• Requirement: Go through the entries below and pick out every line with "object".

::: Records supplied

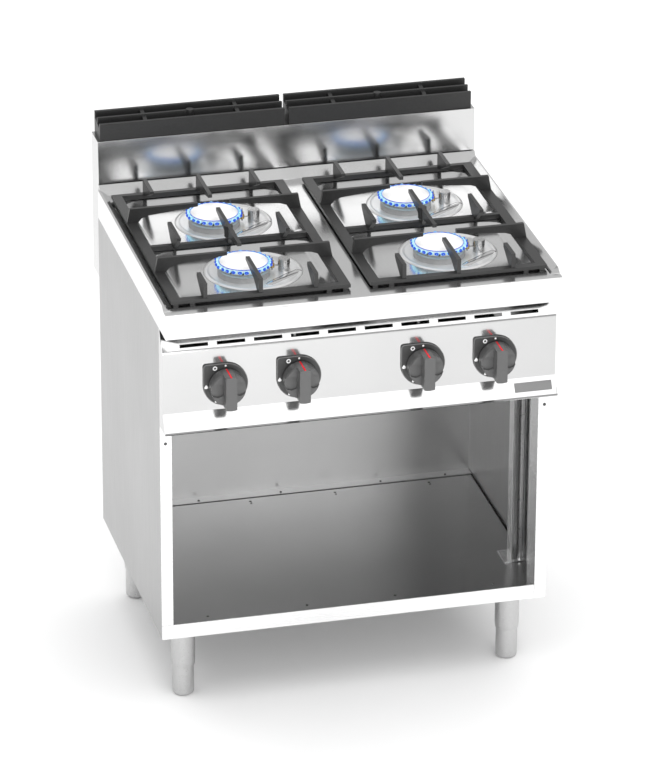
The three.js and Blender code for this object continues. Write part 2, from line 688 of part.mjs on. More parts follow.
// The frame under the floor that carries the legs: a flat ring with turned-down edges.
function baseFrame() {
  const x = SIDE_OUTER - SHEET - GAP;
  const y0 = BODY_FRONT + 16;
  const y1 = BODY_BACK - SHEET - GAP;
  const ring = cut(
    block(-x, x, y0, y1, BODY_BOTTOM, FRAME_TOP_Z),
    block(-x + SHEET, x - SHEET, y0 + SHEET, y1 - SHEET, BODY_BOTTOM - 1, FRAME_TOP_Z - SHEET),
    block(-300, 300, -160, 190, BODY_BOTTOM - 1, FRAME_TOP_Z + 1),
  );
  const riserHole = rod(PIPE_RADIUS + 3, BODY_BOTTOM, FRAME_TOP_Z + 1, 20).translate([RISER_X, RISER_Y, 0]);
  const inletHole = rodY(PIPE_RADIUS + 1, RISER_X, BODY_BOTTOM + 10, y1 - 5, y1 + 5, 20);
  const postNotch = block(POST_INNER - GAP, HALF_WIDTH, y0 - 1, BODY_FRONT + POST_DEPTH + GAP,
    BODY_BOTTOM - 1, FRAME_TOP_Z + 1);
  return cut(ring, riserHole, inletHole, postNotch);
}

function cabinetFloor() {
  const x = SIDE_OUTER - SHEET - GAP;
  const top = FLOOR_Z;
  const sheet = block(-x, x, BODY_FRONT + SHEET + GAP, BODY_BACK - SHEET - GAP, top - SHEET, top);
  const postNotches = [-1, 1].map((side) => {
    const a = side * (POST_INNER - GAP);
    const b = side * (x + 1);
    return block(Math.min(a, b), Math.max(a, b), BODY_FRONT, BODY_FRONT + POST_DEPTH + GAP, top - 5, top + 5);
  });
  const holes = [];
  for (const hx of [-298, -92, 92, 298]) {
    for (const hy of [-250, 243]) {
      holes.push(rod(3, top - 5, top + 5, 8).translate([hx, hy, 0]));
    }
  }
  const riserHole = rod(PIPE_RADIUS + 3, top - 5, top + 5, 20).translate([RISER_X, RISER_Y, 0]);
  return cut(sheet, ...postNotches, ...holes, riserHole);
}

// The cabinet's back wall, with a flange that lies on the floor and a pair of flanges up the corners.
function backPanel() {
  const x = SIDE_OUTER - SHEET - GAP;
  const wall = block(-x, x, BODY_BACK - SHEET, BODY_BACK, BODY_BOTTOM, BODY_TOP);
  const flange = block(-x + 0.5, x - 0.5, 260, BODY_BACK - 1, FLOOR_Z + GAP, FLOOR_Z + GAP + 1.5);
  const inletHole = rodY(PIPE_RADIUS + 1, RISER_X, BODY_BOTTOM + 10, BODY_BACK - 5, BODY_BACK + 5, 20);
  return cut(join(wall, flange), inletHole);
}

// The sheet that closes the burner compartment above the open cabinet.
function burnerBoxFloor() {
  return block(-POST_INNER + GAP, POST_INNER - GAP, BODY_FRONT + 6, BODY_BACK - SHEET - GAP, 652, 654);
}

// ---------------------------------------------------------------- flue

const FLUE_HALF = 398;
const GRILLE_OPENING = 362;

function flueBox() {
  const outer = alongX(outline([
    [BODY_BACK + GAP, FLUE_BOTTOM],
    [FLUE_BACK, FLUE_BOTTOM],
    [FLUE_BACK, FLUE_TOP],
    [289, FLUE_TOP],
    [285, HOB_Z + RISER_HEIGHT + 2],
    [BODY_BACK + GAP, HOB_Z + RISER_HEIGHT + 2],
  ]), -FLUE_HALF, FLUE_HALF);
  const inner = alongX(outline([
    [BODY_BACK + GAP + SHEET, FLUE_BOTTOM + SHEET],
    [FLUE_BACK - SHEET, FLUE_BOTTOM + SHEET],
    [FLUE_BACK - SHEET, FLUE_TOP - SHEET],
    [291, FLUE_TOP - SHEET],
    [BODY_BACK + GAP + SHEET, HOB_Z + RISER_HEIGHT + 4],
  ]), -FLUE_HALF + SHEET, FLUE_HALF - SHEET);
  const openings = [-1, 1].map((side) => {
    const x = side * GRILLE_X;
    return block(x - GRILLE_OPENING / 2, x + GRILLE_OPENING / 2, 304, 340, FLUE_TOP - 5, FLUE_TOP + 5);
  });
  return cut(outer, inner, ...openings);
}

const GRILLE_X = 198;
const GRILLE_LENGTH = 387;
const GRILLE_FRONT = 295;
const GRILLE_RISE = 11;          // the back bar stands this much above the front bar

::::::
::: Records supplied

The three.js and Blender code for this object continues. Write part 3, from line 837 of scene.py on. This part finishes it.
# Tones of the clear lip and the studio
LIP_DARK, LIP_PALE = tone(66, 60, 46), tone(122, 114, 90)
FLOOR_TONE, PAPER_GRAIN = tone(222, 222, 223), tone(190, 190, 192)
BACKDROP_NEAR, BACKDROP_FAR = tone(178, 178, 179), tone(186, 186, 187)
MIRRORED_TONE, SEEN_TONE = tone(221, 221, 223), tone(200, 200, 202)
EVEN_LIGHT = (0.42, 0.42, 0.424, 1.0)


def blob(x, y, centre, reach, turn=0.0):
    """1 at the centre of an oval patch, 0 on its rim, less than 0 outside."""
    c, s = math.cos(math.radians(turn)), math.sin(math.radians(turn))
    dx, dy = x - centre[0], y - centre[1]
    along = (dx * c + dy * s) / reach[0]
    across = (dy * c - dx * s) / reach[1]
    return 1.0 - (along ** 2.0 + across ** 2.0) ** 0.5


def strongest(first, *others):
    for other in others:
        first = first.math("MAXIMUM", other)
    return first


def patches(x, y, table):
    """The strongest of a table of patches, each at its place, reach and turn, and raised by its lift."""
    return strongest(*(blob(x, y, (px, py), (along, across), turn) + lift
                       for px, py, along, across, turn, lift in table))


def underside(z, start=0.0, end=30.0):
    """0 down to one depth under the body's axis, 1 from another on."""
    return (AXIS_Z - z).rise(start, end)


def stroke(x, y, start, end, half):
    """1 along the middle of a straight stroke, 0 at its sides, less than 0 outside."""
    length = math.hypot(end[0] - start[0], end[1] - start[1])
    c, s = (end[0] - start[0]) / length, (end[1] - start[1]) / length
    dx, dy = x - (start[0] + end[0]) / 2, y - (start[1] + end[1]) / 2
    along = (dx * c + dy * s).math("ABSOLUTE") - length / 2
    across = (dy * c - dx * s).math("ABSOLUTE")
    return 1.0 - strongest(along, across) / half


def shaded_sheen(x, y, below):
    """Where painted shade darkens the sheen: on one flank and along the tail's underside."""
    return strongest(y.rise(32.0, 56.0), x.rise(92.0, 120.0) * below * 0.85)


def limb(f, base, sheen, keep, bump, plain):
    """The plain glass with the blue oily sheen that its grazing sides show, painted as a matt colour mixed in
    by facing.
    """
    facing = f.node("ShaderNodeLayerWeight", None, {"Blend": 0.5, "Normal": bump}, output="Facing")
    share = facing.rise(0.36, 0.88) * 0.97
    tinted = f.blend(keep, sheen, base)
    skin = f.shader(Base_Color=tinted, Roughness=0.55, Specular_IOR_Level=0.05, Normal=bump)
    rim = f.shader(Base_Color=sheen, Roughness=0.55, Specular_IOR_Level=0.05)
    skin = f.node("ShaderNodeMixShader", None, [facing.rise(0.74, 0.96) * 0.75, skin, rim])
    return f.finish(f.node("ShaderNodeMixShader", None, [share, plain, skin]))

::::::

• Response to the exercise:
The three.js and Blender code for this object continues. Write part 2, from line 688 of part.mjs on. More parts follow.
The three.js and Blender code for this object continues. Write part 3, from line 837 of scene.py on. This part finishes it.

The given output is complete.